Nadspodziewanie dobrze radzą sobie w lidze podopieczni Ralfa Hasenhüttla, trzeba jednak podkreślić, że znacznie lepiej czują się oni na wyjeździe niż u siebie. Z obcych boisk przywieźli już 10 punktów, w domu wywalczyli na razie tylko jeden punkt za bezbramkowy remis z Wolfsburgiem. Poza tym przed własną publicznością przegrywali już z Borussią Dortmund (0:4) i Hamburgerem SV (0:1) i wciąż czekają na pierwszą bramkę zdobytą u siebie. FCI preferuje bardzo zdyscyplinowaną piłkę, nastawioną głównie na zabezpieczenie tyłów. Eintracht natomiast to zespół ustawiony w dość nietypowym jak na Bundesligę systemie 4-3-3 i z reguły nie ma problemów ze zdobywaniem goli, choć męczy się mocno z rywalami, którzy mają poukładaną grę defensywną, jak chociażby  Hertha czy Hamburg, a na dodatek w trzech ostatnich meczach strzelił tylko jednego gola, co poniekąd związane jest też pewnie z kontuzją Harisa Seferovicia. Trójkąt Seferovic – Meier – Castaignos jest bardzo groźny w komplecie. Kiedy jednak któregoś z nich brakuje w składzie Eintrachtu, wówczas jakośc ofensywna zespołu znacząco spada.

Nie zagrają:

Gospodarze przystąpią do tego meczu w możliwie najsilniejszym zestawieniu, pomijając kontuzjowanego od dawna bocznego obrońcę Danilo, który jednak nie zdążył jeszcze zadebiutować w Bundeslidze. Pod znakiem zapytania stoi jedynie udział w tym meczu środkowego pomocnika Moralesa, który w meczu przeciwko Kolonii doznał złamania nosa, ale wiele wskazuje na to, że wystapi w meczu ze specjalną maską na twarzy. Goście natomiast, poza wspomnianym Seferoviciem, nie będą mogli skorzystać z usług dwóch defensorów – Andersona i Chandlera, ale są to urazy, które ciągną się za nimi od dłuższego czasu i nie powinny mieć wpływu na postawę zespołu.

Typ:

Wystarczy rzut oka na wyniki Ingolstadt.
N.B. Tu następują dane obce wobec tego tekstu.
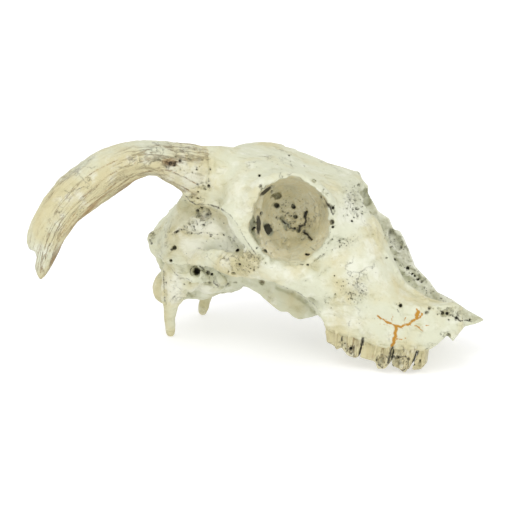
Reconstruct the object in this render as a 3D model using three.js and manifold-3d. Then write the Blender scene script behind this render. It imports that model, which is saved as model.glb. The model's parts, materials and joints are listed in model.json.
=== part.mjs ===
// Skull of a ram without its lower jaw. The right horn core stands, the left one is broken off with
// the brow round its root, and the nasal bones and the front of the muzzle are lost.
//
// Millimetres. +X points to the muzzle, +Y to the animal's left, +Z up. The skull lies as it rests
// on a table, on the tips of its jugular processes and on its cheek teeth, with the floor at Z = 0.

import * as THREE from 'three';
import { mergeVertices } from 'three/addons/utils/BufferGeometryUtils.js';
import Module from 'manifold-3d';

const wasm = await Module();
wasm.setup();

// ---------------------------------------------------------------- driving dimensions

// The middle of the whole skull's box on the floor, which becomes the origin.
const ORIGIN = { x: 9.25, y: -22.3 };

// Gap left where two bones meet.
const SEAM = 0.3;

const RIGHT = -1;
const LEFT = 1;
const SIDES = { right: RIGHT, left: LEFT };

// Lofted bodies. Each row is one cross-section: where it stands along X, its lowest, widest and
// highest Z, its half width, and how full it is above and below the widest level (2 is an ellipse).
const BRAINCASE = [
	{ x: -65.5, low: 47.5, wide: 51, high: 54.5, half: 11, full: 2.0, fullLow: 2.0 },
	{ x: -61, low: 41, wide: 49, high: 59, half: 18, full: 2.0, fullLow: 2.0 },
	{ x: -55, low: 28, wide: 47, high: 65.5, half: 25, full: 2.0, fullLow: 2.0 },
	{ x: -48, low: 21, wide: 49, high: 73.5, half: 29.5, full: 2.0, fullLow: 1.9 },
	{ x: -38, low: 21, wide: 54, high: 85, half: 33, full: 2.0, fullLow: 1.7 },
	{ x: -26, low: 23.5, wide: 59, high: 92, half: 34, full: 2.0, fullLow: 1.6 },
	{ x: -13, low: 27, wide: 61, high: 95, half: 32.5, full: 2.0, fullLow: 1.5 },
	{ x: -2, low: 30, wide: 63, high: 95, half: 25, full: 2.2, fullLow: 1.5 },
	{ x: 10, low: 32, wide: 64, high: 93, half: 16, full: 2.6, fullLow: 1.7 },
	{ x: 26, low: 32, wide: 62, high: 90, half: 14, full: 3.0, fullLow: 2.2 },
	{ x: 44, low: 30, wide: 58, high: 84, half: 15, full: 3.0, fullLow: 3.0 },
];

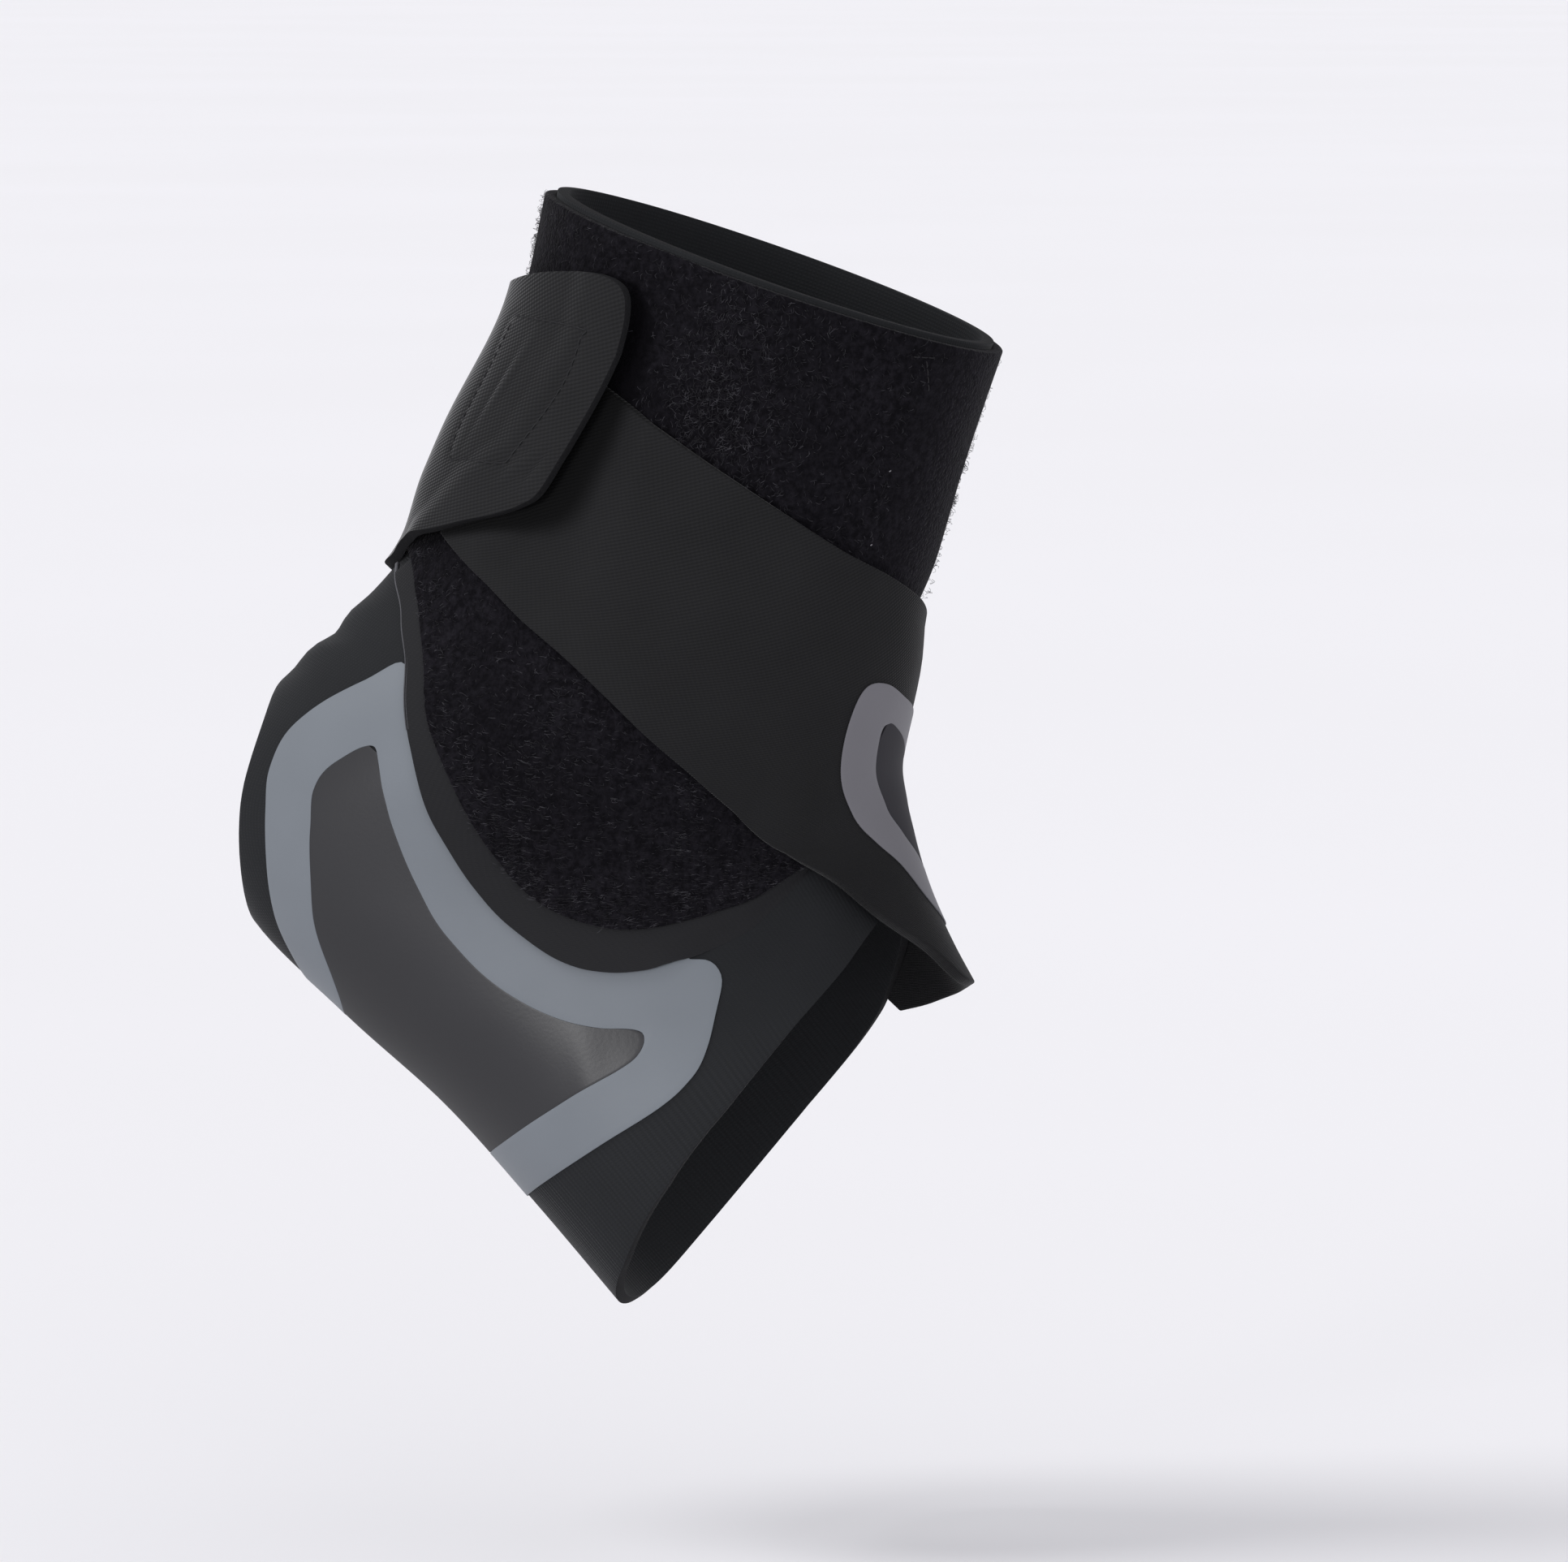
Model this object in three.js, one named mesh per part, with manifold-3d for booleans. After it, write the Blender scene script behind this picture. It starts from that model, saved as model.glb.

Poza meczem z kosmicznie dysponowaną wówczas Borussią Dortmund, która strzeliła gospodarzom cztery gole, a mogła przynajmniej ze dwa razy tyle, beniaminek świetnie radzi sobie w grze defensywnej. Żaden z sześciu rywali nie potrafił strzelić mu więcej niż jednego gola, co więcej – wszystkie te spotkania kończyły się underem. Eintracht też w ostatnim czasie ma kłopoty ze zdobywaniem goli, więc nie sądzę, by goście nastrzelali właśnie beniaminkowi z miasta Audi, tym bardziej pod nieobecność Seferovicia. Kurs na under 2,5 w tym meczu wynosi 1.80 i wydaje mi się, że wart jest uwagi.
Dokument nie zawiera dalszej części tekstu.